Frostbite, hypothermia, carbon monoxide poisoning, and heart attacks caused by overexertion while shoveling are all serious issues that are fairly common. Though you may look outside and think that it’s only a couple of feet of snow, it could be very deadly for someone else.

That’s why taking precautions before a winter storm hits your area is so important. I also want to share with you what your family should be doing and not doing during and after a blizzard has taken place. Keep reading to learn more about how to prepare your family and your home for a potential blizzard. In case you missed this post, How To Make Your Own Emergency Car Kit

30 Simple Ways to Be Prepared for a Blizzard

30 Simple Ways to Be Prepared for a Blizzard

Precautions to Take Before a Winter Storm

A blizzard isn’t something that anyone should take lightly, and when a winter storm warning has been issued, it’s crucial that you’re prepared before it strikes.
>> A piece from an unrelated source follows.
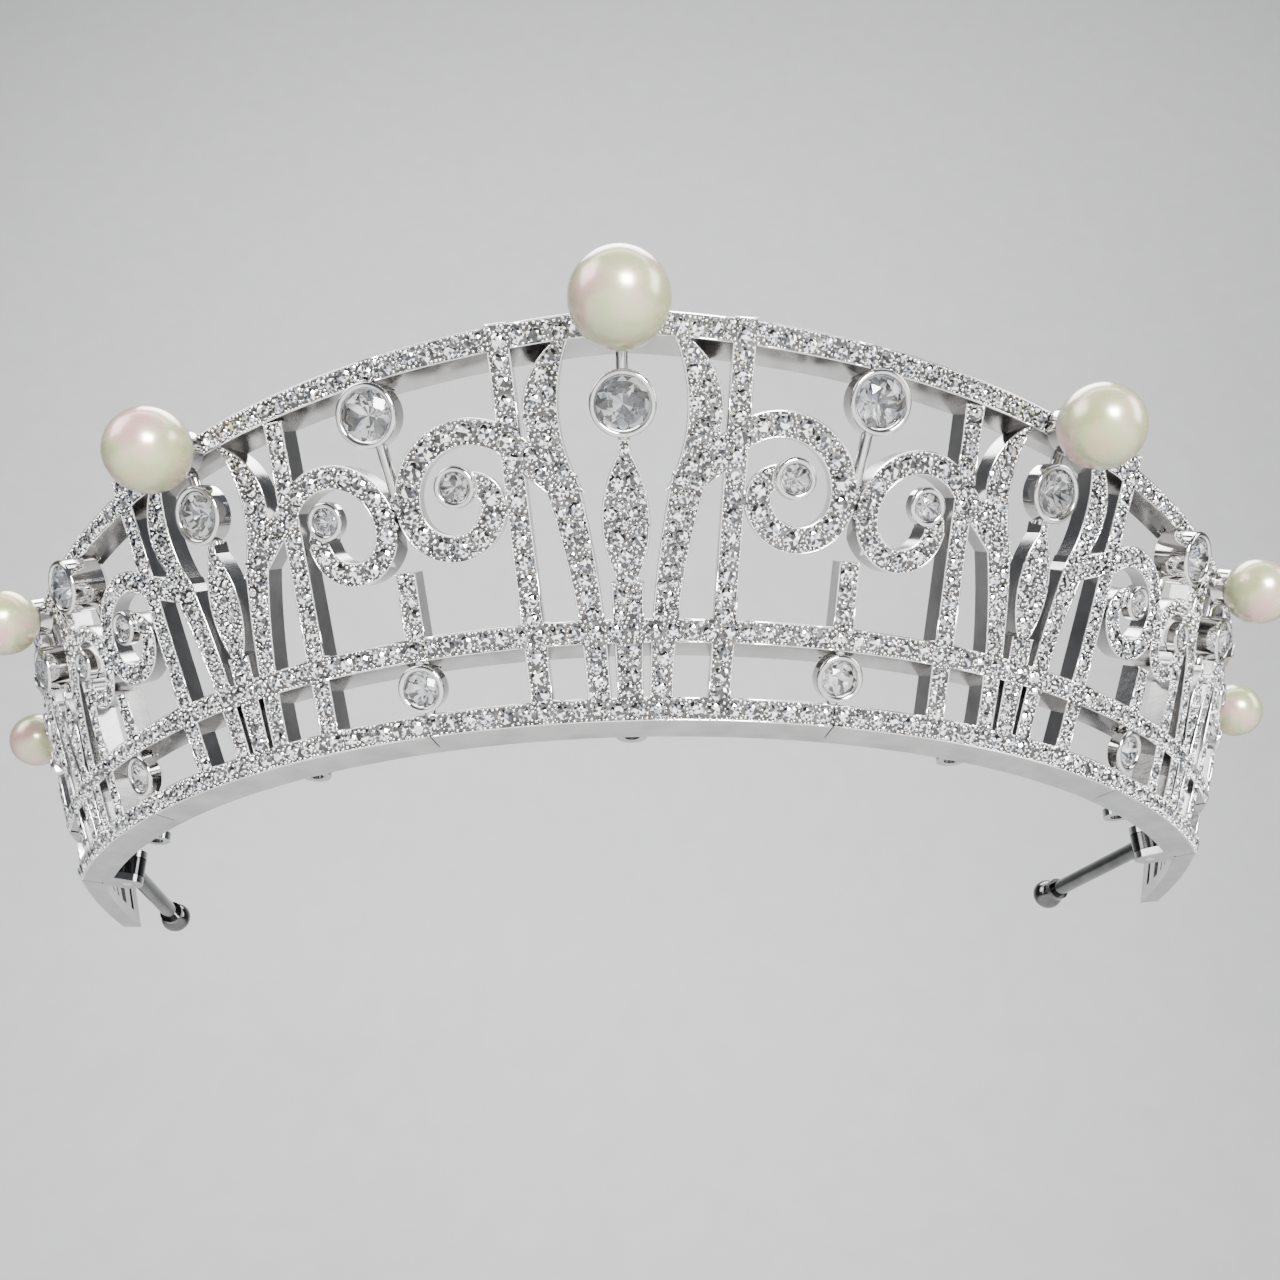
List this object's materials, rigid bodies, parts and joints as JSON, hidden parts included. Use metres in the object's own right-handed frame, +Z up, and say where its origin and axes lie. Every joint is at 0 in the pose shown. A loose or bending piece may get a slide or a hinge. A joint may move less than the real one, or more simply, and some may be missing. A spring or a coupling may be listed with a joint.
{
  "type": "tiara",
  "caption": "Openwork crown tiara of scroll and blade panels on a polished band, with round stones, pearls on the top rail and a hinged rear arm at each end.",
  "frame": {"origin": "on the base plane, under the middle of the bounding box", "axes": "+Z up from the base plane; -Y towards the front of the tiara; +X to the viewer's right, seen from the front"},
  "size_m": [0.1714, 0.102, 0.0324],
  "materials": {
    "silver_frame": "rhodium-plated silver, pave-set front",
    "bright_silver": "rhodium-plated silver, mirror polished",
    "clear_stone": "clear faceted stone",
    "pearl": "ivory pearl lustre"
  },
  "bodies": {
    "frame": {"base_band": "bright_silver", "sewing_loops": "bright_silver", "panel_centre": "silver_frame", "panel_left_1": "silver_frame", "panel_right_1": "silver_frame", "panel_left_2": "silver_frame", "panel_right_2": "silver_frame", "panel_left_3": "silver_frame", "panel_right_3": "silver_frame", "pearl_centre": "pearl", "pearl_left_1": "pearl", "pearl_right_1": "pearl", "pearl_left_2": "pearl", "pearl_right_2": "pearl", "pearl_left_3": "pearl", "pearl_right_3": "pearl", "pearl_cup_centre": "bright_silver", "pearl_cup_left_1": "bright_silver", "pearl_cup_right_1": "bright_silver", "pearl_cup_left_2": "bright_silver", "pearl_cup_right_2": "bright_silver", "pearl_cup_left_3": "bright_silver", "pearl_cup_right_3": "bright_silver", "drop_setting_centre": "bright_silver", "drop_setting_left_1": "bright_silver", "drop_setting_right_1": "bright_silver", "drop_setting_left_2": "bright_silver", "drop_setting_right_2": "bright_silver", "drop_setting_left_3": "bright_silver", "drop_setting_right_3": "bright_silver", "drop_stone_centre": "clear_stone", "drop_stone_left_1": "clear_stone", "drop_stone_right_1": "clear_stone", "drop_stone_left_2": "clear_stone", "drop_stone_right_2": "clear_stone", "drop_stone_left_3": "clear_stone", "drop_stone_right_3": "clear_stone", "crest_setting_left_1": "bright_silver", "crest_setting_right_1": "bright_silver", "crest_setting_left_2": "bright_silver", "crest_setting_right_2": "bright_silver", "crest_stones": "clear_stone", "scroll_settings": "bright_silver", "scroll_stones": "clear_stone", "foot_settings": "bright_silver", "foot_stones": "clear_stone", "hinge_pin_left": "bright_silver", "hinge_pin_right": "bright_silver"},
    "arm_left": {"back_arm_left": "bright_silver"},
    "arm_right": {"back_arm_right": "bright_silver"}
  },
  "joints": [
    {"name": "arm_left_hinge", "type": "hinge", "parent": "frame", "child": "arm_left", "pos_m": [-0.06403, 0.02636, 0.00205], "axis": [0, 0, -1], "range_deg": [0, 115]},
    {"name": "arm_right_hinge", "type": "hinge", "parent": "frame", "child": "arm_right", "pos_m": [0.06403, 0.02636, 0.00205], "axis": [0, 0, 1], "range_deg": [-20, 95]}
  ]
}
These are several tips to remember:

1. Furnace Working

Make sure that your home’s furnace is working properly and that it hasn’t been too long since its last maintenance. Also, it wouldn’t hurt to change the furnace filter if it’s been a while. The heating and air conditioning gurus suggest a change every month or two, depending on the time of year and how much the systems have been used since the filter was last changed.

We were surprised when a repairman told us to consider a filter that wasn’t as restricting to the airflow. He said that unless we were having allergy issues, some of the less expensive and less restrictive filters do a good job and allow more air to flow throughout the house. Test some out and see how your home reacts to the change.

2. Weather Radio

Keep a weather radio nearby and stay tuned for any important weather updates. Failing to listen to these cautions could have a devastating impact on not only your own life but also the lives of each of your family members. Emergency Radio

Also, consider getting a radio that not only runs on batteries but also can be powered by a crank. Having extra batteries is always something we need to stay on top of too.

3. Winterize Your Home

Winterize your home before the first storm hits. This includes tasks such as insulating your pipes, particularly those pipes that are running along outside walls. (Allowing a trickle of water to flow through them to help prevent them from freezing during extremely cold and windy conditions is also something we should keep in mind.)

Make sure your chimney flue is clean and allows for the free flow of exhaust, insulate doors and windows if you’ve seen cracks or the sun shines through when they’re closed, and stock up on enough non-perishable food items to hold your family over for a minimum of three days or longer.

4. Stock Fuel

Stock up on firewood, propane, and butane. I always tell my readers to keep their car’s gasoline tank at least half full or above. Please use these stabilizers for gasoline and diesel if you have some stored:

PRI-G for Gas

PRI-D for Diesel

Remember to have all flammables safely stored away from the house. A remote shed may be the best solution.

5. Prepare for Power Outages

It’s best to plan for the worst and assume you’ll lose power, which is why you should have your generator tested and ready to go. Note that most generators aren’t designed to back up multiple appliances. If you have much perishable food in a fridge and/or freezer, they may be key units to keep running. If the generator is powerful enough, of course, you’ll want it hooked to your furnace so the fan can operate.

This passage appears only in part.